David Hare’s hot-button(s) issue drama draws to a close this week, and with the endgame in sight can DI Glaspie play MI5 at their own game and come out unscathed?
OK let’s all take a breath, this was a fast-moving episode.
The extraneous elements of former episodes were largely eschewed here for a singular focus on Glaspie’s hunt for Asif’s killer taking over the final hour’s running time. The Detective Inspector leads a raid on a disused garage to capture Westbourne’s henchmen, last seen on the footage from Fatima’s phone. Bilk foolishly tips off Sam Spence to the raid and its results, which triggers the spook to enter emergency mode, warning Berna to change her immediate plans and try and escape – unfortunately (or conveniently) right into the clutches of Glaspie’s unit. Glaspie’s boss is far from pleased with her maverick actions leading to the raid, specifically promising Fatima and Mona residency to get access to the phone in the first place. Despite rattling Spence later with her knowledge of his own case, he refuses to help Glaspie legitimize the offer of their citizenship in exchange for Berna’s freedom.
The initial interview with Berna shows Glaspie at her best, eroding Berna’s initial confidence (“what level are you at?” “ground level”) within minutes to elicit a partial confession (much to Bilk’s chagrin) over the Iraqi’s murder. Berna says Asif was killed because he knew the name of the boss involved in the human trafficking – and Glaspie wants that name by any means necessary. After Spence eventually green lights the exchange of Berna’s freedom for the information they require, she tells them Peter Westbourne is the head of the operation – but he’s long since gone from his offices, leaving no trace when the police arrive to arrest him. Spence picks up Berna from the precinct and in a revealing duologue decries the work Berna did saving countless British lives whilst undercover being ruined by “one Iraqi picking a fight” – it was “too good to last” Berna replies.
Meanwhile, Sandrine has been lurking in Major Dyson’s garden all night contemplating her next move, before bursting in to confront his wife about her complicity in enabling his ongoing behaviour (and nicking her car for good measure). The Captain eventually ends up at a village hotel and uses her own name to book a room, clearly knowing that the police would already be on to her. But she’s not looking to hide; instead, she sits down to write out a suicidal confession to Asif’s murder – and the circumstances that led her to that killing. “I regret not doing better..I regret not being strong…I regret not being good“, she writes. When Berna’s information finally leads Glaspie to the hotel, the two women have a poignant conversation through the door of her room. Sandrine is waiting patiently to kill herself, but Glaspie seems to be turning the tide in bringing her back from the brink – until her revelation of Asif’s innocence becomes the trigger. The pain and doubt that rolls across Glaspie’s face before telling the truth, knowing within that admission she will seal Shaw’s fate forever, is expertly played by Carey Mulligan in an electric scene.
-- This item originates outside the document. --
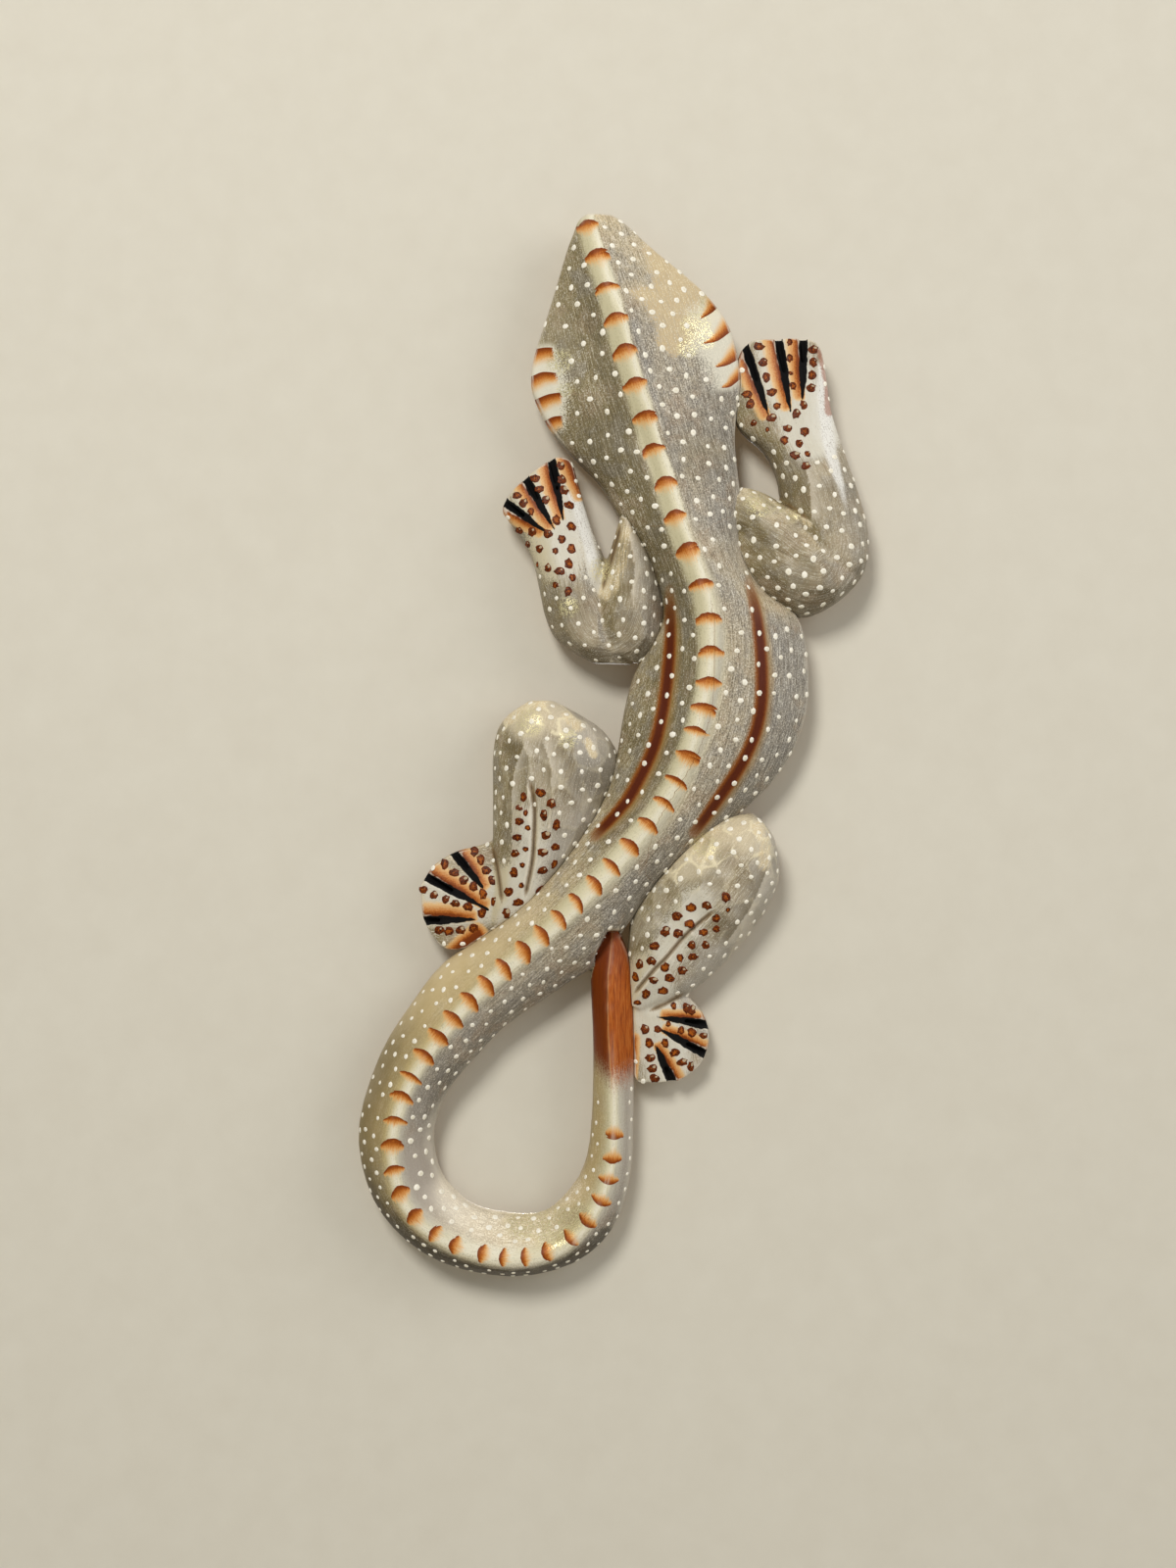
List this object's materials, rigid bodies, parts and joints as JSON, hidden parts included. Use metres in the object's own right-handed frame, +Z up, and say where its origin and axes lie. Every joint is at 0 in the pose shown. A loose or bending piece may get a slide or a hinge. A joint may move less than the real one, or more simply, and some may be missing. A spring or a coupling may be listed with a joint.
{
  "type": "carved gecko wall figure",
  "caption": "Flat-backed carved wooden gecko wall figure, painted with dots, bands and stripes, tail in a loop, with a hinged ring behind the head to hang it by.",
  "frame": {"origin": "On the flat back, straight behind the seat of the hook in the top of the hanging ring.", "axes": "+X to the right and +Z up as the figure hangs and is looked at, +Y out of the flat back into the wall, so the carved front faces -Y."},
  "size_m": [0.241, 0.0404, 0.4998],
  "materials": {
    "painted_wood": "painted in taupe with pearl sheen, cream spine band, orange-brown crescents and raised white dots",
    "peg_wood": "plain split bamboo",
    "strap_steel": "zinc plated",
    "screw_steel": "zinc plated",
    "ring_steel": "zinc plated"
  },
  "bodies": {
    "gecko": {"body_board": "painted_wood", "fore_leg_left": "painted_wood", "fore_leg_right": "painted_wood", "hind_leg_left": "painted_wood", "hind_leg_right": "painted_wood", "fore_leg_left_peg_1": "peg_wood", "fore_leg_left_peg_2": "peg_wood", "fore_leg_right_peg_1": "peg_wood", "fore_leg_right_peg_2": "peg_wood", "hind_leg_left_peg_1": "peg_wood", "hind_leg_left_peg_2": "peg_wood", "hind_leg_right_peg_1": "peg_wood", "hind_leg_right_peg_2": "peg_wood", "hanger_strap": "strap_steel", "hanger_screw_1": "screw_steel", "hanger_screw_2": "screw_steel"},
    "ring": {"hanger_ring": "ring_steel"}
  },
  "joints": [
    {"name": "ring_swing", "type": "hinge", "parent": "gecko", "child": "ring", "pos_m": [0, 0.00208, -0.014], "axis": [-1, 0, 0], "range_deg": [0, 165]}
  ]
}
We leave the world of Collateral with Westbourne free and escaping the UK. David leaves Karen for the final time, as well as his job it would seem. Jane sits alone in her church, having chosen her faith over her forbidden relationship with Linh. Bilk taps away on paperwork, feeling like he’s ostracized from the other officers. Mikey serves up pizzas as if nothing ever happened in the first place. Fatima and Mona are rushed to hospital as she goes into labour – Asif’s child is born a British citizen after all. Glaspie calls her husband to say she’s coming home. “Did you get what you wanted?”, he asks. “I came close” she replies.
It was a rocket-fueled ride to the finish line for this final episode, and one which you could argue might benefit even further from a secondary binge watch on a weekend to keep tabs on all the moving parts and characters through to the end. Ultimately, it was the procedural which won out over the politics in that this final episode had arguably the most room to breathe for pure plot and was all the better for it. Whether Hare’s commentary on the state of the nation brought anything new to the general discussion is debatable, but the milieu he created certainly coloured the show with an array of interesting characters (some more believable than others). Overall the show could have spent more time with its two female leads as both Carey Mulligan and Jeany Spark were incredible in their opposite roles, and certainly Sandrine’s fate left a bitter taste for someone so clearly damaged without further dramatic exploration. A second season with Mulligan’s brilliantly-played Glaspie on another equally topical case would surely be welcome.